Under the most optimistic scenario derived from HM Treasury figures, the IPPR estimates that an additional £7bn could be generated by 2030 from such an approach. But, it could alternatively result in no additional funding at all if inflation or wage growth exceed 2.5%, as is usually the case.

Taxing wealth

Another option is to move the balance of the UK tax burden away from income to fall on the accumulated private household wealth, which has reached an unprecedented scale (notably through property and pensions). However, these new ideas are harder to model accurately and potential behavioural effects are not fully understood.

One option within this approach is to increase inheritance tax (IHT), both in terms of raising the rate and lowering the threshold. Changes to IHT and National Insurance were proposed to fund the Dilnot reforms in the 2015 Spending Review. ‘Ready reckoners’ published by HM Treasury estimate that a 10% increase in the rate of IHT to 2021 could raise £1.5bn. Lowering the threshold at which no inheritance tax was paid could raise £75m for each £5,000 decrease. Yet total current receipts for IHT are only £4.8bn, so it seems that marginal changes would only provide some of the additional funding required for social care.
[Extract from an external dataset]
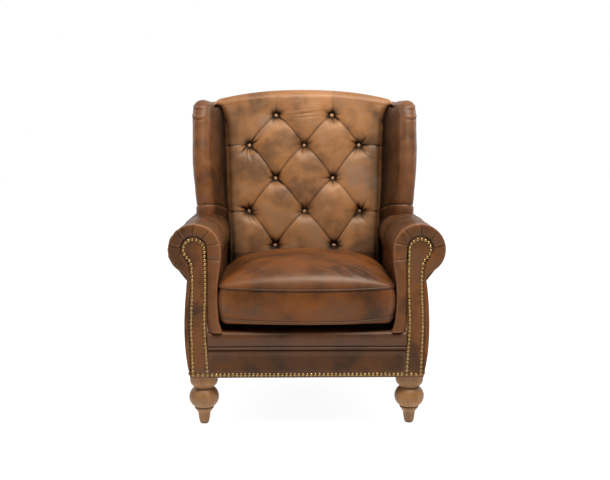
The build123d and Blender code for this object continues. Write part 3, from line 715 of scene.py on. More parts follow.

A version of this reform was proposed by then Health Secretary Andy Burnham in 2010: the ‘care duty’ of 10–15% of estates. The Strategic Society modelled that a 13% levy could raise up to £6.5bn (this is an approximation and was by necessity modelled for 2008 property values). This could make a significant contribution towards funding improved care in the short term, but implications for long-term funding will depend on aspects such as changes in the property market.

Other proposals include changes to council tax beyond the social care precept, such as an additional council tax band. The Resolution Foundation estimates that a family living in a £100,000 house currently faces a tax rate five times higher than one living in a house worth £1m. It proposes that a 1% tax on the value of properties above £100,000 could potentially raise £9bn in revenues. This would therefore cover the cost of each of the alternatives modelled in 2020/21.

Wealth taxes such as those discussed here are generally regarded as progressive options, as the proportion of tax increases with total wealth. And clearly options exist that could fund at least part of an improved social care system. However, such approaches could prove controversial, as many people’s homes have risen dramatically in value while their incomes have not. Equally, the introduction of the value of property into the means test for domiciliary care within the Conservative Party’s manifesto proposal could be argued to be a form of tax on property. In this instance, it might become more politically acceptable to pay for this proposal using separate taxes on wealth.


††††††††††† As explained above, the tax benefit model does not make any adjustment for behavioural change, which may reduce the amount raised. The level of behavioural change is generally thought to be greater for higher earners, increasing the uncertainty of these figures. Therefore the actual required increase is likely to be higher than the figures provided here.

‡‡‡‡‡‡‡‡‡‡‡ A ’smoothed earning link’ has also been proposed by the Work and Pensions Committee but is not discussed in detail here.

§§§§§§§§§§§ This is a UK cash figure which corresponds with the adjusted figure of £4.8bn in Table 10.